10. Rack beer into the sterile fermentation bucket, mixing the sugar evenly with the brew*, and siphoning off the lees again.
11.Once racked, siphon the beer into sterile bottles then cap securely.
*It is very important to make sure that the priming sugar is dissolved well in the water and then mixed evenly with the brew. Over-primed bottles are dangerous and can explode, sending shards of glass everywhere with a good deal of force.
Step 8: Carbonation
Flat beer is blasphemy!
13. Carbonation should be complete in about a week, depending on the temperature of where ever you choose to store your beer.
Step 9: The Breakdown
So, in brewing my own beer I was asked whether or not home-brewing was cost effective. I think I answered simply "Yes" at the time. The question has been stuck in the back of my head so I just had to sit down and do the math. Here it goes -
One 6 pack of Average Joe Beer (12oz bottles) 72 oz, Costs approx. $8.00 = $.11 an ounce = $1.33 per 12oz bottle
5 Gallons (approx 53 12oz bottles or 640oz) of Prohibition Ale materials = $9.00 = $.014 an ounce meaning that each twelve ounce bottle costs $.168 cents or about $.17 cents per bottle.
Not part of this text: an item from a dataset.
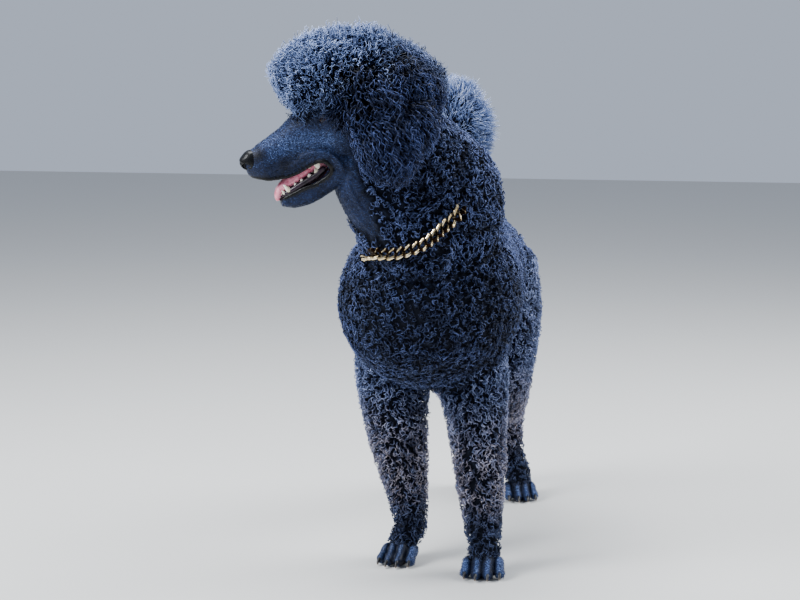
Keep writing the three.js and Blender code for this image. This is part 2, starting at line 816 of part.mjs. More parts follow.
// Parting planes
const headSpace = [{ point: headPoint(135, -114), way: headWay(-0.364, 0.931) }];
const neckSpace = [{ point: vec(-60, -400, 556), way: vec(-0.12, -0.48, 0.87) }];
const pomSpace = [
  { point: vec(0, 0, pomCut), way: up },
  { point: vec(0, 60, 0), way: vec(0, 1, 0) },
];
const tailSpace = [
  { point: vec(0, 0, tailCut), way: up },
  { point: vec(0, 150, 0), way: vec(0, 1, 0) },
];
const forelegSpace = [
  { point: vec(0, 0, elbowCut), way: down },
  { point: vec(0, 20, 0), way: vec(0, -1, 0) },
];
const slope = vec(0, rump.y - flank.y, rump.z - flank.z);
const hindlegSpace = [
  { point: vec(0, flank.y, flank.z), way: vec(0, slope.z, -slope.y) },
  { point: vec(0, 20, 0), way: vec(0, 1, 0) },
];
const leftOf = (x) => [{ point: vec(x, 0, 0), way: vec(1, 0, 0) }];
const aboveFoot = spaceWithin([{ point: vec(0, 0, shavedTo), way: up }], -partGap / 2);

// The whole dog with its holes, then parted
const jawSpace = [{ point: headPoint(jawSplit, 0), way: headWay(-1, 0) }];
const [jawFront, jawRear] = takeFrom(jaw(), jawSpace);
const jawRoom = join(jaw(2 * partGap), lowerLips(2 * partGap)).intersect(spaceWithin(jawSpace, partGap / 2));
const jawSolid = join(jawFront, lowerLips(), lowerTeeth)
  .subtract(tongueRoom)
  .intersect(spaceWithin(jawSpace, -partGap / 2));
const whole = join(
  bodyCoatSolid,
  jawRear,
  upperLips,
  bothSides.map(lids),
)
  .subtract(palate)
  .subtract(join(bothSides.map((side) => eyeball(side, partGap))))
  .subtract(join(bothSides.map((side) => earRoom(side, partGap))))
  .subtract(join(tongueRoom, jawRoom))
  .subtract(chainGroove);
const [headAndNose, belowHead] = takeFrom(whole, headSpace);
const [noseSolid, headSolid] = takeFrom(headAndNose, noseSpace);
const noseLeather = join(noseSolid, noseWings)
  .subtract(join(nostrils))
  .intersect(spaceWithin(noseSpace, -partGap / 2));
const [neckSolid, belowNeck] = takeFrom(belowHead, neckSpace);
const [pomSolid, belowPom] = takeFrom(belowNeck, pomSpace);
const [tailSolid, belowTail] = takeFrom(belowPom, tailSpace);
const [foreSolid, aboveFore] = takeFrom(belowTail, forelegSpace);
const [hindSolid, torsoSolid] = takeFrom(aboveFore, hindlegSpace);
const [foreLeft, foreRight] = takeFrom(foreSolid.intersect(aboveFoot), leftOf(-16));
const [hindLeft, hindRight] = takeFrom(hindSolid.intersect(aboveFoot), leftOf(-5));

const group = new THREE.Group();
const finish = (color, roughness, metalness = 0) =>
  new THREE.MeshStandardMaterial({ color, roughness, metalness });
const coatBlack = finish(0x14161c, 0.9);
const skinBlack = finish(0x1a1c22, 0.55);
function add(name, solid, material) {
  const mesh = meshOf(largest(solid), material);
  mesh.name = name;
  group.add(mesh);
}
add("torso", torsoSolid, coatBlack);
add("neck", neckSolid, coatBlack);
add("head", join(headSolid, upperTeeth), coatBlack);
add("nose", noseLeather, finish(0x0c0c0e, 0.3));
add("lower_jaw", jawSolid, skinBlack);
add("tongue", tongue(), finish(0xd98a92, 0.4));
add("ear_left", ear(1), coatBlack);
add("ear_right", ear(-1), coatBlack);
add("eye_left", eyeball(1), finish(0x1c0f08, 0.1));
add("eye_right", eyeball(-1), finish(0x1c0f08, 0.1));
add("foreleg_left", foreLeft, coatBlack);
add("foreleg_right", foreRight, coatBlack);
add("hindleg_left", hindLeft, coatBlack);
add("hindleg_right", hindRight, coatBlack);
for (const [name, place] of Object.entries(paws)) add(name, paw(place), skinBlack);
add("tail", tailSolid, coatBlack);
add("tail_pompon", pomSolid, coatBlack);
add("collar_chain", chain, finish(0xd9a441, 0.25, 1));

// The origin is on the floor, under the middle of the dog
const box = new THREE.Box3().setFromObject(group);
const middle = box.getCenter(vec(0, 0, 0));
group.position.set(-middle.x, -middle.y, -box.min.z);

export default group;
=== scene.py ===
import math

import bpy
import numpy as np
from mathutils import Matrix, Vector, noise
from mathutils.bvhtree import BVHTree
from mathutils.kdtree import KDTree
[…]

So, 5 gallons of Average Joe Beer costs approx $70.40 vs $9.00 of Prohibition Ale
A six pack (or 72oz) of Prohibition Ale costs $1.008 vs Average Joe Beer's $8.00
The average American in the Pacific Northwest (Washington, Oregon, Idaho average per capita consumption*) drinks between 31 - 35 Gallons of beer per year.
So if you consume, lets say 33 gallons per year (4,224 ounces!), you can expect to spend about $464.64 per year on brew (based on our $8 six pack of Average Joe Beer). Meanwhile, if you make your own (based on the Prohibition recipe material cost of $9) you can expect to spend about $59.14 per year for the same amount.
For the purposes of this comparison I did not include the initial equipment costs of home-brewing. The equipment is very easy to come by, cheap, and reusable. You need to get two fermentation vessels w/ lids ($4, I got food grade plastic pickle buckets at the local burger joint), two air locks ($2), a siphon ($15), and 24 12oz bottles ($15), crown caps ($4 for 150 count), a bottle-capper ($20 for a cheapo). This totals out to about $60 investment in minimal equipment. This expense is easily recouped in you first year of brewing even if you make only a single 5 gallon batch.
In conclusion my friends: Save Money, Make Beer.
*Per capita consumption based on "Beer Institute: Shipment of Malt Beverages and Per Capita Consumption By State 2008 (Preliminary) " Report.